# Ace Transfer Co. = No Thanks.



## battman2036 (Jan 20, 2014)

I'm not normally a complainer but wanted to share an experience with ACE. We've been getting transfers from them after changing from our last vendor. The multi-color work is great, the lines are clean, and the instructions easy to follow.....until now. We received an order for a single color job. Went to Ace as normal and the transfers arrived. Pressed out 41 garments. Shipped and the client called saying everything was peeling. We called Ace and determined it was more than likely our fault for pressing at 380 when the instructions said 375 (preset on the press and it hadn't been changed). We ordered a second run, bought all new shirts, and pressed again making sure we at their time, temp, and pressure. Result? The shirts began peeling after sitting a day. I double checked the press for temp with a laser gauge. Dead on. Pressure was as high as we could get. Called ACE and they suggested we maybe needed to press with their pad. They sent out a pad, and we did some tests. Result? PEELING! Called again and now it's something wrong with our press. First they said we pressed too hot. We pointed out we followed the instructions. Then it was too long. Nope, followed the instructions. Then the press must heat un-evenly. OK we spun the design around and pressed on a clean shirt. Result? PEELING. They then said they'd do a test and get back to us. They pressed at 6 degrees cooler for 4 seconds less than we did and they say everything is fine. Now personally if I was trying to duplicate the result I'd follow the exact info my customer provided, but hey what do I know.......? I know this, I've paid for transfers twice, shirts twice, and they are unwilling to even consider something is wrong on their end. We've pressed additional jobs with their transfers before and after these shirts with the same settings and no issues. It's sad that rather than trying to find a solution they choose to tell me it's my problem but they'll make me new transfers for 50% off. No thanks. Versatrans you have my business.


----------



## binki (Jul 16, 2006)

We used them for a while but have been happy with Versatrans and F&M. We have used Transfer Express in the past but right now we get good turns from both Versatrans and F&M. There was one company we used we didn't like and I don't remember who they were but the prints had ink all over them and we had to discard a number of prints with no refund, only a credit on a next order.


----------



## 2020 PrintWorks (Apr 22, 2011)

A 5 degree difference in temperature should not make any difference. I've pressed transfers anywhere from 325 to 375 and always had good adhesion to the shirt. The only difference is long term wash ability.


----------



## battman2036 (Jan 20, 2014)

2020 PrintWorks said:


> A 5 degree difference in temperature should not make any difference. I've pressed transfers anywhere from 325 to 375 and always had good adhesion to the shirt. The only difference is long term wash ability.

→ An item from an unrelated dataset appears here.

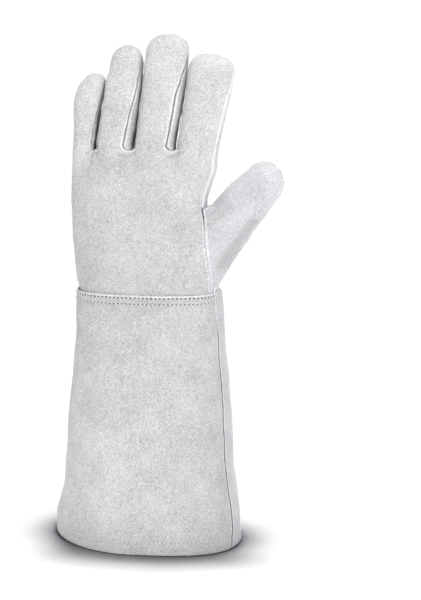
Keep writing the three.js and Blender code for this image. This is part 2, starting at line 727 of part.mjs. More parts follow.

I agree. The directions cite 365-375. They said at 380 it was too hot. Since it was outside the recommendation I conceded we made a mistake. The second time I can't believe it's my press or process. My biggest issue(s) are the fact it happened twice after I paid in full and their response is "not us, must be you". Then saying its everything under the sun. I've lost confidence in them and their service. Every order we placed came with a phone call saying something may not look right or come out properly. The art provided is eps format and not a lot of the stuff was fine detail. Very disappointed over all since we were moving into repeat orders as well as new designs.


----------



## wormil (Jan 7, 2008)

I once had a similar problem and the company told me to drop the press temp by 15-20°f, I did and the transfers stuck fine after that. Keep in mind that plastisol cures at 325f and traditional pressing temp was 350f for 8-10 seconds. Many companies put 375°f in their instructions I think because of ink additives but also because of abundant cheap presses that can't maintain temperature. My hypothesis is a too hot press cures the ink on contact, before it has a chance to bond with the shirt fibers. This is all going to depend on the ink, the additives, the press, the day of the week; that's why they have to give a range of temperatures. It is possible Ace is over-curing the ink or it's possible that 375-380 is just way too hot for their ink formulation. I would drop the press down to 365f and press another sample. Also try stretching after to see if it adhered to the shirt.


----------



## Kenneth59 (Sep 28, 2013)

we make our own transfers and the only things that would make ours not work good for the end user would be if we OVERCURED them and the end user doesnt get a good remelt when they are transfered OR if the end user isnt using enough pressure on their heat press.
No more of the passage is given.